Photographer: Eug. Pirou, 5 Bard St, Paris

Card Size: 5.25" x 7.25". This Studio Portrait Photo on Card was a style of photograph which was widely used for photographic portraiture after 1870. It consisted of a thin photograph mounted on a card.

Card Condition: EX+, with minor surface wear and hand marking on verso.  Excellently preserved!

Background InfoWilliam Rufus Day (April 17, 1849 – July 9, 1923) was an American diplomat and jurist who served as an associate justice of the Supreme Court of the United States from 1903 to 1922. Prior to his service on the Supreme Court, Day served as United States Secretary of State during the administration of President William McKinley. He also served as a United States circuit judge of the United States Court of Appeals for the Sixth Circuit and the United States Circuit Courts for the Sixth Circuit.

William Rufus Day was born on April 17, 1849, in Ravenna, Ohio, one of the children of Emily (née Spaulding) and Judge Luther Day of the Ohio Supreme Court. His maternal grandfather Rufus P. Spalding was also a judge of the Ohio Supreme Court. He graduated with a Bachelor of Science degree from the University of Michigan in 1870, spent a year studying law with attorney and Judge George F. Robinson, and then a year at the University of Michigan Law School. He was admitted to the bar on July 5, 1872, and settled in Canton, Ohio, where he began practicing law in partnership with William A. Lynch. For twenty-five years, Day worked as a criminal defense and corporate lawyer in the growing industrial town while participating in Republican politics.

During these years, Day became a good friend of William McKinley. Day became McKinley's legal and political adviser during McKinley's candidacies for the Congress, the Governorship of Ohio, and the Presidency of the United States. After he won the Presidency, McKinley appointed Day to be Assistant Secretary of State under Secretary of State John Sherman. Sherman was considered to be ineffective because of declining health and failing memory, and in 1898, President McKinley replaced Sherman with Day.

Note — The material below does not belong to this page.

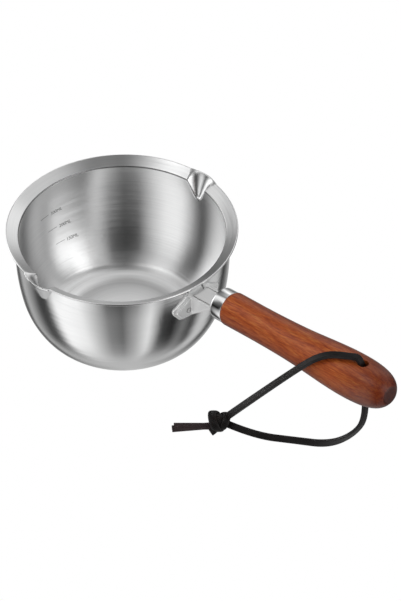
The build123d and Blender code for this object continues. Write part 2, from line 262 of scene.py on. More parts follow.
def closed_mesh(name, grid):
    """Piece of a grid of rows by columns whose columns close into rings and whose first
    and last rows end it. A pole row becomes one point, and any other end row a flat cap."""
    rows, columns = grid.shape[:2]
    points = np.concatenate([grid.reshape(-1, 3), [grid[0].mean(axis=0), grid[-1].mean(axis=0)]])
    quads = ring_faces(rows, columns)[:-1].reshape(-1, 4)
    first, last = quads[:columns, :2], quads[-columns:, 3:1:-1]
    middle = np.full((columns, 1), rows * columns)
    caps = [np.hstack([middle, first[:, ::-1]]), np.hstack([middle + 1, last])]
    return smooth_piece(name, points, quads.tolist() + np.concatenate(caps).tolist())


def apply_modifiers(piece):
    """Keep what a piece's modifiers make of it as its own mesh."""
    bpy.context.view_layer.update()
    seen = piece.evaluated_get(bpy.context.evaluated_depsgraph_get())
    finished = bpy.data.meshes.new_from_object(seen)
    piece.modifiers.clear()
    piece.data = finished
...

Five months later, Day vacated his cabinet position to helm the United States Peace Commission formed to negotiate an end to the Spanish–American War with Spain. After the Spanish–American War was declared, Day had argued that the Spanish colonies, other than Cuba, should be returned to Spain, contrary to McKinley's decision that the United States should take over from Spain control of the Philippines, Puerto Rico, and Guam. Day, however, negotiated peace with Spain on McKinley's harsher terms. Day was worried the terms McKinley was insisting on would be "humiliating" to Spain, and for that reason Spain would not agree to them. Ultimately Spain did submit to McKinley's "painfully harsh" terms. His final diplomatic effort was to lead the United States Peace Commission to Paris and sign the treaty ending the war.

Day retired from the court on November 13, 1922, and briefly served as an Umpire of the Mixed Claims Commission to Adjudicate War Claims against Germany. He died on July 9, 1923.